+++ Material for this task

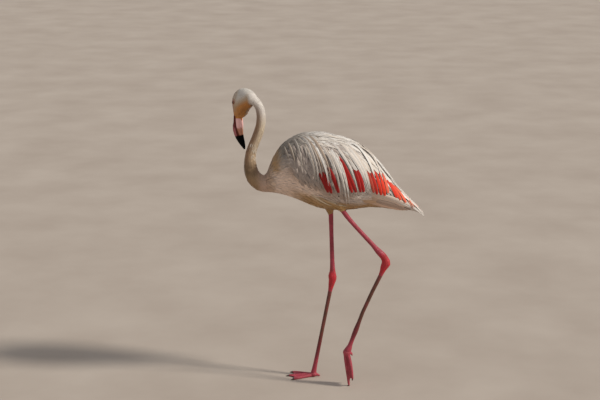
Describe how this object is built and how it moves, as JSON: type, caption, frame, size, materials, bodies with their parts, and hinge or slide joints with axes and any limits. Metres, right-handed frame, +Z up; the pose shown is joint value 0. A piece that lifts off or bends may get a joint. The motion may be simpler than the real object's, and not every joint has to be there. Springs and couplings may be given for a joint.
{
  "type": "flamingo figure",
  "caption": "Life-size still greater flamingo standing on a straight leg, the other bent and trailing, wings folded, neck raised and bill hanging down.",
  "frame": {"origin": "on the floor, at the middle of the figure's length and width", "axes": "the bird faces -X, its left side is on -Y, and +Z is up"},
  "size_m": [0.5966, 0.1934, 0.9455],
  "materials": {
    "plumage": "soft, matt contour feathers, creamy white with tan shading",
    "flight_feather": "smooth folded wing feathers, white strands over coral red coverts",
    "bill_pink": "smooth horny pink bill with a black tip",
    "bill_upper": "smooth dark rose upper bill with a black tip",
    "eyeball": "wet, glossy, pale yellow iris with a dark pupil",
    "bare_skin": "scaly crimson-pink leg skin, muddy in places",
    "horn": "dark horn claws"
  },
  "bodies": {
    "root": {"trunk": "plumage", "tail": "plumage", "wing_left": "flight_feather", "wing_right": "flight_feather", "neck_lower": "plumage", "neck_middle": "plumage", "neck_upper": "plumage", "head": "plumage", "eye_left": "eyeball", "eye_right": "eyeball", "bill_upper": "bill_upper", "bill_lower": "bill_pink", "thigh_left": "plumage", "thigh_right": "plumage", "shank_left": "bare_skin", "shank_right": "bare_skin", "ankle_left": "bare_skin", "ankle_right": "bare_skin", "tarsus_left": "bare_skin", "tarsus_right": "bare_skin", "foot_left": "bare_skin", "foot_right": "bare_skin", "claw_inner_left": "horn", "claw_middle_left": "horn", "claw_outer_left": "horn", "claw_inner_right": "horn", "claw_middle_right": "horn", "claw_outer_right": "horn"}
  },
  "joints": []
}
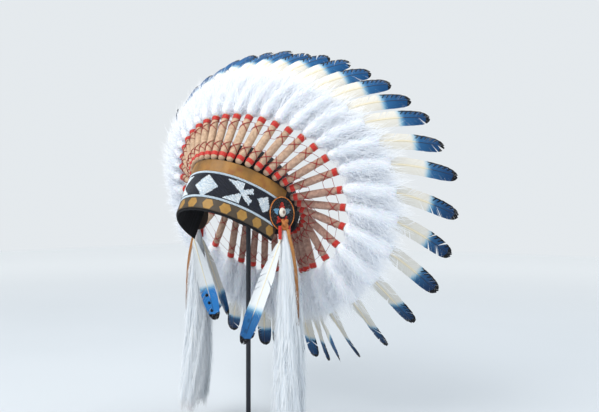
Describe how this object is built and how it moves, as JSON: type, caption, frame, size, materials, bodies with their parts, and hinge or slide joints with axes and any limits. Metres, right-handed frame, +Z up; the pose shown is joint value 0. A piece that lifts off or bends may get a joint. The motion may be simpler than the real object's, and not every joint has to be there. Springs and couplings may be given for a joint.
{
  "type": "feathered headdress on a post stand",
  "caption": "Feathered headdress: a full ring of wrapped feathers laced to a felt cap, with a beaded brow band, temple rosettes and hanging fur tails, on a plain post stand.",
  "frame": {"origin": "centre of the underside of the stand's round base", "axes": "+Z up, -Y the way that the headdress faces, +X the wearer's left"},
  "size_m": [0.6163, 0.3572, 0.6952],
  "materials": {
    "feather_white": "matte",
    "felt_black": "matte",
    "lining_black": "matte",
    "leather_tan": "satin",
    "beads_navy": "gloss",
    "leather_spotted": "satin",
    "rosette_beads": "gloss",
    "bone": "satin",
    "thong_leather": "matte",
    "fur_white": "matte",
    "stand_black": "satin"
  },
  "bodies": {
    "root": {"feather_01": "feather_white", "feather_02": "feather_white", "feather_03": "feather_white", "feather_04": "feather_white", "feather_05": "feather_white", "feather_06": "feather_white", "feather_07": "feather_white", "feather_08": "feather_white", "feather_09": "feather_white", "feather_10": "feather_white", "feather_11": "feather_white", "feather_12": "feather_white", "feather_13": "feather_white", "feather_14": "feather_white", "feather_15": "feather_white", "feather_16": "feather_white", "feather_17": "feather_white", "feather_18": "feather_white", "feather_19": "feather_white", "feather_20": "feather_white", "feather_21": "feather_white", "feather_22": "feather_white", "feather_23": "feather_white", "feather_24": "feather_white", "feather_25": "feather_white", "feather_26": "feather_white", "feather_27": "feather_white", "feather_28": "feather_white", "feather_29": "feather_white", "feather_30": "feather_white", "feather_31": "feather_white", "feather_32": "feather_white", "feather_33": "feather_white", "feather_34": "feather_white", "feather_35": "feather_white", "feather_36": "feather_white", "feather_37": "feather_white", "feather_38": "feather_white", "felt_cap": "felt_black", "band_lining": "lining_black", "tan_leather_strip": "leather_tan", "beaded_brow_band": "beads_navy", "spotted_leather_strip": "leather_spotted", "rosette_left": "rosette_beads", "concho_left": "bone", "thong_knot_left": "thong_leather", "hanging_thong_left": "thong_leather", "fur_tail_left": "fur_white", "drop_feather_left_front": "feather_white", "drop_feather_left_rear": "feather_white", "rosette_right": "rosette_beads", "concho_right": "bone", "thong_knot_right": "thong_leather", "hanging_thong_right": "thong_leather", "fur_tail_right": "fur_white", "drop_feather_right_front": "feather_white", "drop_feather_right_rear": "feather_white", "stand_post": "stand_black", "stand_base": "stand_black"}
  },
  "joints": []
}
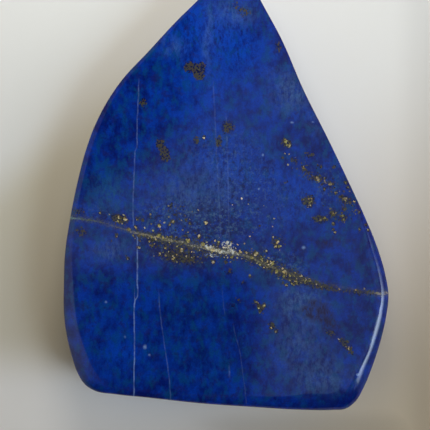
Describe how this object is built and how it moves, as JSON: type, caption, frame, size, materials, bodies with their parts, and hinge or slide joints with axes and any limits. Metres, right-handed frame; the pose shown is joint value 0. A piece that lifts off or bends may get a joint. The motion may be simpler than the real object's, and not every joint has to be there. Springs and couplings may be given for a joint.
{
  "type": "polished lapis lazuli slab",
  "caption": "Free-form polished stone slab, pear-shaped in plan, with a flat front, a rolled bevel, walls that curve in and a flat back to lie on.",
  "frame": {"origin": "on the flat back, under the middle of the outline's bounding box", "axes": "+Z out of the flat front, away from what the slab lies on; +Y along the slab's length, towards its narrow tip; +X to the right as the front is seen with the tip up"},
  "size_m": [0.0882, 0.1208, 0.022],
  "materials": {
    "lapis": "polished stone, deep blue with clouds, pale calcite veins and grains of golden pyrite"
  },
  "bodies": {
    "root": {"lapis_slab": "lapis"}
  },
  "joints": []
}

++++++

## What is asked
Write the material out again in its entirety, exactly as shown.

## Solved exercise
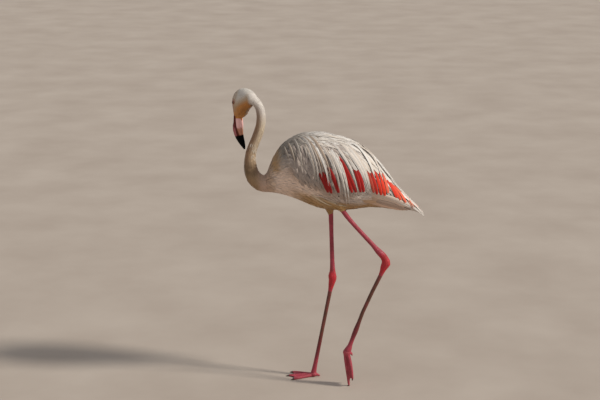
Describe how this object is built and how it moves, as JSON: type, caption, frame, size, materials, bodies with their parts, and hinge or slide joints with axes and any limits. Metres, right-handed frame, +Z up; the pose shown is joint value 0. A piece that lifts off or bends may get a joint. The motion may be simpler than the real object's, and not every joint has to be there. Springs and couplings may be given for a joint.
{
  "type": "flamingo figure",
  "caption": "Life-size still greater flamingo standing on a straight leg, the other bent and trailing, wings folded, neck raised and bill hanging down.",
  "frame": {"origin": "on the floor, at the middle of the figure's length and width", "axes": "the bird faces -X, its left side is on -Y, and +Z is up"},
  "size_m": [0.5966, 0.1934, 0.9455],
  "materials": {
    "plumage": "soft, matt contour feathers, creamy white with tan shading",
    "flight_feather": "smooth folded wing feathers, white strands over coral red coverts",
    "bill_pink": "smooth horny pink bill with a black tip",
    "bill_upper": "smooth dark rose upper bill with a black tip",
    "eyeball": "wet, glossy, pale yellow iris with a dark pupil",
    "bare_skin": "scaly crimson-pink leg skin, muddy in places",
    "horn": "dark horn claws"
  },
  "bodies": {
    "root": {"trunk": "plumage", "tail": "plumage", "wing_left": "flight_feather", "wing_right": "flight_feather", "neck_lower": "plumage", "neck_middle": "plumage", "neck_upper": "plumage", "head": "plumage", "eye_left": "eyeball", "eye_right": "eyeball", "bill_upper": "bill_upper", "bill_lower": "bill_pink", "thigh_left": "plumage", "thigh_right": "plumage", "shank_left": "bare_skin", "shank_right": "bare_skin", "ankle_left": "bare_skin", "ankle_right": "bare_skin", "tarsus_left": "bare_skin", "tarsus_right": "bare_skin", "foot_left": "bare_skin", "foot_right": "bare_skin", "claw_inner_left": "horn", "claw_middle_left": "horn", "claw_outer_left": "horn", "claw_inner_right": "horn", "claw_middle_right": "horn", "claw_outer_right": "horn"}
  },
  "joints": []
}
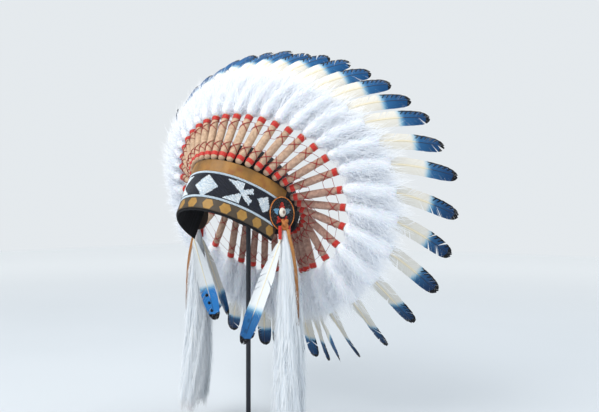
Describe how this object is built and how it moves, as JSON: type, caption, frame, size, materials, bodies with their parts, and hinge or slide joints with axes and any limits. Metres, right-handed frame, +Z up; the pose shown is joint value 0. A piece that lifts off or bends may get a joint. The motion may be simpler than the real object's, and not every joint has to be there. Springs and couplings may be given for a joint.
{
  "type": "feathered headdress on a post stand",
  "caption": "Feathered headdress: a full ring of wrapped feathers laced to a felt cap, with a beaded brow band, temple rosettes and hanging fur tails, on a plain post stand.",
  "frame": {"origin": "centre of the underside of the stand's round base", "axes": "+Z up, -Y the way that the headdress faces, +X the wearer's left"},
  "size_m": [0.6163, 0.3572, 0.6952],
  "materials": {
    "feather_white": "matte",
    "felt_black": "matte",
    "lining_black": "matte",
    "leather_tan": "satin",
    "beads_navy": "gloss",
    "leather_spotted": "satin",
    "rosette_beads": "gloss",
    "bone": "satin",
    "thong_leather": "matte",
    "fur_white": "matte",
    "stand_black": "satin"
  },
  "bodies": {
    "root": {"feather_01": "feather_white", "feather_02": "feather_white", "feather_03": "feather_white", "feather_04": "feather_white", "feather_05": "feather_white", "feather_06": "feather_white", "feather_07": "feather_white", "feather_08": "feather_white", "feather_09": "feather_white", "feather_10": "feather_white", "feather_11": "feather_white", "feather_12": "feather_white", "feather_13": "feather_white", "feather_14": "feather_white", "feather_15": "feather_white", "feather_16": "feather_white", "feather_17": "feather_white", "feather_18": "feather_white", "feather_19": "feather_white", "feather_20": "feather_white", "feather_21": "feather_white", "feather_22": "feather_white", "feather_23": "feather_white", "feather_24": "feather_white", "feather_25": "feather_white", "feather_26": "feather_white", "feather_27": "feather_white", "feather_28": "feather_white", "feather_29": "feather_white", "feather_30": "feather_white", "feather_31": "feather_white", "feather_32": "feather_white", "feather_33": "feather_white", "feather_34": "feather_white", "feather_35": "feather_white", "feather_36": "feather_white", "feather_37": "feather_white", "feather_38": "feather_white", "felt_cap": "felt_black", "band_lining": "lining_black", "tan_leather_strip": "leather_tan", "beaded_brow_band": "beads_navy", "spotted_leather_strip": "leather_spotted", "rosette_left": "rosette_beads", "concho_left": "bone", "thong_knot_left": "thong_leather", "hanging_thong_left": "thong_leather", "fur_tail_left": "fur_white", "drop_feather_left_front": "feather_white", "drop_feather_left_rear": "feather_white", "rosette_right": "rosette_beads", "concho_right": "bone", "thong_knot_right": "thong_leather", "hanging_thong_right": "thong_leather", "fur_tail_right": "fur_white", "drop_feather_right_front": "feather_white", "drop_feather_right_rear": "feather_white", "stand_post": "stand_black", "stand_base": "stand_black"}
  },
  "joints": []
}
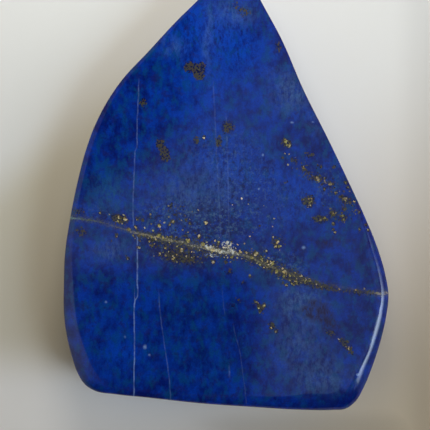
Describe how this object is built and how it moves, as JSON: type, caption, frame, size, materials, bodies with their parts, and hinge or slide joints with axes and any limits. Metres, right-handed frame; the pose shown is joint value 0. A piece that lifts off or bends may get a joint. The motion may be simpler than the real object's, and not every joint has to be there. Springs and couplings may be given for a joint.
{
  "type": "polished lapis lazuli slab",
  "caption": "Free-form polished stone slab, pear-shaped in plan, with a flat front, a rolled bevel, walls that curve in and a flat back to lie on.",
  "frame": {"origin": "on the flat back, under the middle of the outline's bounding box", "axes": "+Z out of the flat front, away from what the slab lies on; +Y along the slab's length, towards its narrow tip; +X to the right as the front is seen with the tip up"},
  "size_m": [0.0882, 0.1208, 0.022],
  "materials": {
    "lapis": "polished stone, deep blue with clouds, pale calcite veins and grains of golden pyrite"
  },
  "bodies": {
    "root": {"lapis_slab": "lapis"}
  },
  "joints": []
}